The building was rebuilt in 1686 and John Penhallow afterward admitted to the chamber in which the panelling was erected, and also to another chamber, over it. "In consideration", so run the records, "of the interest which he had in his old chamber before it was rebuilt and also of the money which he hath laid to rebuilding the same chamber."

Penhallow was evidently a man of great wealth, for the money he expended in rebuilding the chamber must have represented a considerable outlay. He was, in consequence of his act, not only granted two sets (leases) for his own lifetime, but also two assignments, that is to say, for two further lives.

Anything further about John Penhallow it was difficult to learn, theough the "conies feeding" on the shield above the mantel were easily found to be part of the arms of the Penhallow family, now extinct in England, except though the female line. The shield had been painted in fancy colours, and this put investigators off the track, as color plays such an important part in heraldry.

Penhallow in America


After more patient research it was learned that a John Penhallow, of Cornwall, had married a Mary Penwarin in the time of Henry VIII, and that the quarterings on the shield with the Penhallow conies were the arms of her family. Tracing the family down, it was found that though this particular branch had become extinct here, one scion, Samuel Penhallow by name, had emigrated to America toward the close of the seventeenth century, where he had become a judge in Portsmouth N.H.
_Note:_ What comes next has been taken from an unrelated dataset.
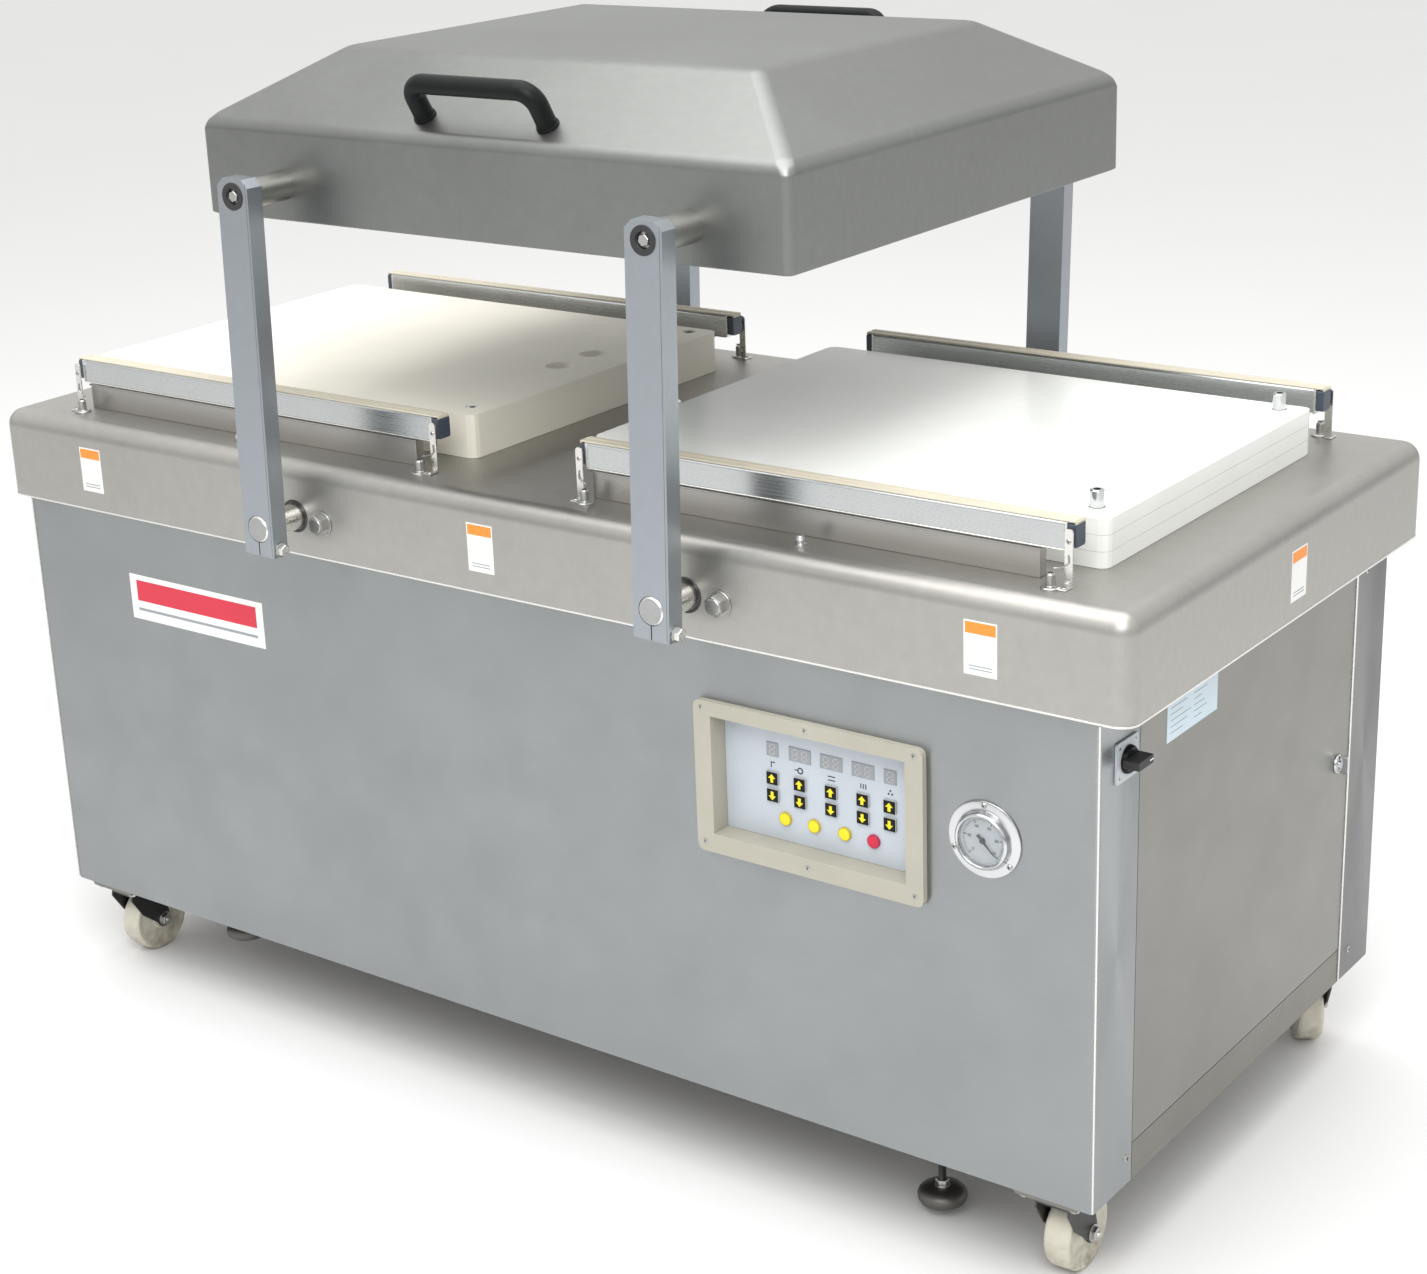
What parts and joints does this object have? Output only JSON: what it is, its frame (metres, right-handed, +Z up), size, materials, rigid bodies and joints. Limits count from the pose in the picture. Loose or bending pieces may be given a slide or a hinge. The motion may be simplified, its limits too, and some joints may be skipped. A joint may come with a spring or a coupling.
{
  "type": "double chamber vacuum sealer",
  "caption": "Vacuum packaging machine on casters: a steel cabinet and deck, with a domed lid that swings level from chamber to chamber on parallel arms.",
  "frame": {"origin": "on the floor, under the middle of the deck", "axes": "+X along the machine to the operator's right, +Y from the operator's side to the rear, +Z up"},
  "size_m": [1.8, 0.937, 1.377],
  "materials": {
    "satin_stainless": "satin",
    "brushed_panel": "satin",
    "anodised_aluminium": "satin",
    "polished_steel": "polished",
    "white_board": "satin",
    "beige_plastic": "satin",
    "black_plastic": "gloss",
    "yellow_plastic": "satin",
    "red_plastic": "satin",
    "grey_plastic": "satin",
    "dark_rubber": "matte",
    "nylon_wheel": "satin",
    "pump_paint": "satin"
  },
  "bodies": {
    "base": {"base_pan": "brushed_panel", "front_panel": "brushed_panel", "rear_panel": "brushed_panel", "left_side_panel": "brushed_panel", "cable_gland": "black_plastic", "vacuum_pump": "pump_paint", "deck": "satin_stainless", "right_filler_board_lower": "white_board", "right_filler_board_middle": "white_board", "right_filler_board_upper": "white_board", "left_filler_board": "white_board", "control_housing": "beige_plastic", "gauge_body": "polished_steel", "switch_plate": "grey_plastic"},
    "left_arms": {"arm_front_left": "anodised_aluminium", "arm_rear_left": "anodised_aluminium", "swing_shaft_left": "polished_steel"},
    "right_arms": {"arm_front_right": "anodised_aluminium", "arm_rear_right": "anodised_aluminium", "swing_shaft_right": "polished_steel"},
    "lid": {"lid_shell": "satin_stainless", "lid_gasket": "dark_rubber", "counter_bar_front": "anodised_aluminium", "counter_bar_rear": "anodised_aluminium", "lid_handle_front": "black_plastic", "lid_handle_rear": "black_plastic"},
    "side_door": {"side_door": "brushed_panel"},
    "door_latch": {"door_latch": "polished_steel"},
    "seal_bar_front_left": {"seal_bar_front_left": "anodised_aluminium"},
    "seal_bar_front_right": {"seal_bar_front_right": "anodised_aluminium"},
    "seal_bar_rear_left": {"seal_bar_rear_left": "anodised_aluminium"},
    "seal_bar_rear_right": {"seal_bar_rear_right": "anodised_aluminium"},
    "key_up_1": {"key_up_1": "black_plastic"},
    "key_up_2": {"key_up_2": "black_plastic"},
    "key_up_3": {"key_up_3": "black_plastic"},
    "key_up_4": {"key_up_4": "black_plastic"},
    "key_up_5": {"key_up_5": "black_plastic"},
    "key_down_1": {"key_down_1": "black_plastic"},
    "key_down_2": {"key_down_2": "black_plastic"},
    "key_down_3": {"key_down_3": "black_plastic"},
    "key_down_4": {"key_down_4": "black_plastic"},
    "key_down_5": {"key_down_5": "black_plastic"},
    "key_start": {"key_start": "yellow_plastic"},
    "key_program": {"key_program": "yellow_plastic"},
    "key_air": {"key_air": "yellow_plastic"},
    "key_stop": {"key_stop": "red_plastic"},
    "gauge_needle": {"gauge_needle": "black_plastic"},
    "switch_knob": {"switch_knob": "black_plastic"},
    "caster_fork_front_left": {"caster_fork_front_left": "polished_steel"},
    "caster_wheel_front_left": {"caster_wheel_front_left": "nylon_wheel"},
    "levelling_foot_front_left": {"levelling_foot_front_left": "dark_rubber"},
    "caster_fork_front_right": {"caster_fork_front_right": "polished_steel"},
    "caster_wheel_front_right": {"caster_wheel_front_right": "nylon_wheel"},
    "levelling_foot_front_right": {"levelling_foot_front_right": "dark_rubber"},
    "caster_fork_rear_left": {"caster_fork_rear_left": "polished_steel"},
    "caster_wheel_rear_left": {"caster_wheel_rear_left": "nylon_wheel"},
    "levelling_foot_rear_left": {"levelling_foot_rear_left": "dark_rubber"},
    "caster_fork_rear_right": {"caster_fork_rear_right": "polished_steel"},
    "caster_wheel_rear_right": {"caster_wheel_rear_right": "nylon_wheel"},
    "levelling_foot_rear_right": {"levelling_foot_rear_right": "dark_rubber"}
  },
  "joints": [
    {"name": "lid_swing", "type": "hinge", "parent": "base", "child": "left_arms", "pos_m": [-0.3196, 0, 0.786], "axis": [0, 1, 0], "range_deg": [-75.8, 72.6], "stiffness_Nm_per_rad": 200, "springref_deg": -1.15},
    {"name": "right_arm_swing", "type": "hinge", "parent": "base", "child": "right_arms", "pos_m": [0.3196, 0, 0.786], "axis": [0, 1, 0], "range_deg": [-75.8, 72.6]},
    {"name": "lid_level", "type": "hinge", "parent": "left_arms", "child": "lid", "pos_m": [-0.3077, 0, 1.2184], "axis": [0, 1, 0], "range_deg": [-72.6, 75.8]},
    {"name": "door_hinge", "type": "hinge", "parent": "base", "child": "side_door", "pos_m": [0.862, -0.3005, 0.455], "axis": [0, 0, -1], "range_deg": [0, 100]},
    {"name": "latch_turn", "type": "hinge", "parent": "side_door", "child": "door_latch", "pos_m": [0.862, 0.254, 0.457], "axis": [1, 0, 0], "range_deg": [0, 90]},
    {"name": "seal_bar_front_left_lift", "type": "slide", "parent": "base", "child": "seal_bar_front_left", "axis": [0, 0, 1], "range_m": [0, 0.008]},
    {"name": "seal_bar_front_right_lift", "type": "slide", "parent": "base", "child": "seal_bar_front_right", "axis": [0, 0, 1], "range_m": [0, 0.008]},
    {"name": "seal_bar_rear_left_lift", "type": "slide", "parent": "base", "child": "seal_bar_rear_left", "axis": [0, 0, 1], "range_m": [0, 0.008]},
    {"name": "seal_bar_rear_right_lift", "type": "slide", "parent": "base", "child": "seal_bar_rear_right", "axis": [0, 0, 1], "range_m": [0, 0.008]},
    {"name": "key_up_1_press", "type": "slide", "parent": "base", "child": "key_up_1", "axis": [0, 1, 0], "range_m": [0, 0.001], "stiffness_N_per_m": 800},
    {"name": "key_up_2_press", "type": "slide", "parent": "base", "child": "key_up_2", "axis": [0, 1, 0], "range_m": [0, 0.001], "stiffness_N_per_m": 800},
    {"name": "key_up_3_press", "type": "slide", "parent": "base", "child": "key_up_3", "axis": [0, 1, 0], "range_m": [0, 0.001], "stiffness_N_per_m": 800},
    {"name": "key_up_4_press", "type": "slide", "parent": "base", "child": "key_up_4", "axis": [0, 1, 0], "range_m": [0, 0.001], "stiffness_N_per_m": 800},
    {"name": "key_up_5_press", "type": "slide", "parent": "base", "child": "key_up_5", "axis": [0, 1, 0], "range_m": [0, 0.001], "stiffness_N_per_m": 800},
    {"name": "key_down_1_press", "type": "slide", "parent": "base", "child": "key_down_1", "axis": [0, 1, 0], "range_m": [0, 0.001], "stiffness_N_per_m": 800},
    {"name": "key_down_2_press", "type": "slide", "parent": "base", "child": "key_down_2", "axis": [0, 1, 0], "range_m": [0, 0.001], "stiffness_N_per_m": 800},
    {"name": "key_down_3_press", "type": "slide", "parent": "base", "child": "key_down_3", "axis": [0, 1, 0], "range_m": [0, 0.001], "stiffness_N_per_m": 800},
    {"name": "key_down_4_press", "type": "slide", "parent": "base", "child": "key_down_4", "axis": [0, 1, 0], "range_m": [0, 0.001], "stiffness_N_per_m": 800},
    {"name": "key_down_5_press", "type": "slide", "parent": "base", "child": "key_down_5", "axis": [0, 1, 0], "range_m": [0, 0.001], "stiffness_N_per_m": 800},
    {"name": "key_start_press", "type": "slide", "parent": "base", "child": "key_start", "axis": [0, 1, 0], "range_m": [0, 0.001], "stiffness_N_per_m": 800},
    {"name": "key_program_press", "type": "slide", "parent": "base", "child": "key_program", "axis": [0, 1, 0], "range_m": [0, 0.001], "stiffness_N_per_m": 800},
    {"name": "key_air_press", "type": "slide", "parent": "base", "child": "key_air", "axis": [0, 1, 0], "range_m": [0, 0.001], "stiffness_N_per_m": 800},
    {"name": "key_stop_press", "type": "slide", "parent": "base", "child": "key_stop", "axis": [0, 1, 0], "range_m": [0, 0.001], "stiffness_N_per_m": 800},
    {"name": "needle_turn", "type": "hinge", "parent": "base", "child": "gauge_needle", "pos_m": [0.721, -0.394, 0.566], "axis": [0, 1, 0], "range_deg": [-270, 0], "stiffness_Nm_per_rad": 0.002},
    {"name": "switch_turn", "type": "hinge", "parent": "base", "child": "switch_knob", "pos_m": [0.862, -0.336, 0.673], "axis": [1, 0, 0], "range_deg": [0, 90]},
    {"name": "caster_swivel_front_left", "type": "hinge", "parent": "base", "child": "caster_fork_front_left", "pos_m": [-0.797, -0.347, 0.12], "axis": [0, 0, 1], "continuous": true},
    {"name": "wheel_roll_front_left", "type": "hinge", "parent": "caster_fork_front_left", "child": "caster_wheel_front_left", "pos_m": [-0.797, -0.313, 0.05], "axis": [1, 0, 0], "continuous": true},
    {"name": "foot_screw_front_left", "type": "slide", "parent": "base", "child": "levelling_foot_front_left", "axis": [0, 0, 1], "range_m": [-0.075, 0]},
    {"name": "caster_swivel_front_right", "type": "hinge", "parent": "base", "child": "caster_fork_front_right", "pos_m": [0.797, -0.347, 0.12], "axis": [0, 0, 1], "continuous": true},
    {"name": "wheel_roll_front_right", "type": "hinge", "parent": "caster_fork_front_right", "child": "caster_wheel_front_right", "pos_m": [0.797, -0.313, 0.05], "axis": [1, 0, 0], "continuous": true},
    {"name": "foot_screw_front_right", "type": "slide", "parent": "base", "child": "levelling_foot_front_right", "axis": [0, 0, 1], "range_m": [-0.028, 0.047]},
    {"name": "caster_swivel_rear_left", "type": "hinge", "parent": "base", "child": "caster_fork_rear_left", "pos_m": [-0.81, 0.326, 0.12], "axis": [0, 0, 1], "continuous": true},
    {"name": "wheel_roll_rear_left", "type": "hinge", "parent": "caster_fork_rear_left", "child": "caster_wheel_rear_left", "pos_m": [-0.81, 0.36, 0.05], "axis": [1, 0, 0], "continuous": true},
    {"name": "foot_screw_rear_left", "type": "slide", "parent": "base", "child": "levelling_foot_rear_left", "axis": [0, 0, 1], "range_m": [-0.075, 0]},
    {"name": "caster_swivel_rear_right", "type": "hinge", "parent": "base", "child": "caster_fork_rear_right", "pos_m": [0.81, 0.326, 0.12], "axis": [0, 0, 1], "continuous": true},
    {"name": "wheel_roll_rear_right", "type": "hinge", "parent": "caster_fork_rear_right", "child": "caster_wheel_rear_right", "pos_m": [0.7905, 0.35385, 0.05], "axis": [0.8192, 0.5736, 0], "continuous": true},
    {"name": "foot_screw_rear_right", "type": "slide", "parent": "base", "child": "levelling_foot_rear_right", "axis": [0, 0, 1], "range_m": [-0.075, 0]}
  ],
  "couplings": [
    {"joint": "right_arm_swing", "follows": "lid_swing", "ratio": 1},
    {"joint": "lid_level", "follows": "lid_swing", "ratio": -1}
  ]
}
Looking over a copy of Matthews' American Blue Book, Sir Purdon Clarke found there the name of Mr.Charles Penhallow, of Boston, with the coat of arms identical with the one over the mantel of the old room, and wrote to him about the matter.

Mr.Penhallow was able to supply Sir Purdon with some interesting details, from which it appears that the last John Penhallow was a cousin of Samuel. John Penhallow occupied No.3 until his death which took place in 1716, just ten years before that of his American cousin. His son, Benjamin, succeeded him in the possession of the chamber, which after Benjamin's death passed into other hands. The panels and decorations of the chamber have been scraped free of paint and it is looked upon as a valuable aquisition to the Museum.

Sir Purdon Clarke is naturally much pleased with the sucessful outcome of the research, and particularly that it had an important American connection. That Sir Purdon will be sorely missed at the South Kensington Museum is evident from what I have heard officals of the Museum say.

"It would be easy enough to get a mere museum director", said one, "but where are we going to find another man who knows about everything from architecture to carpets, who has travelled everywhere, who keeps travelling and who is always picking up art treasures in the most out of the way places?"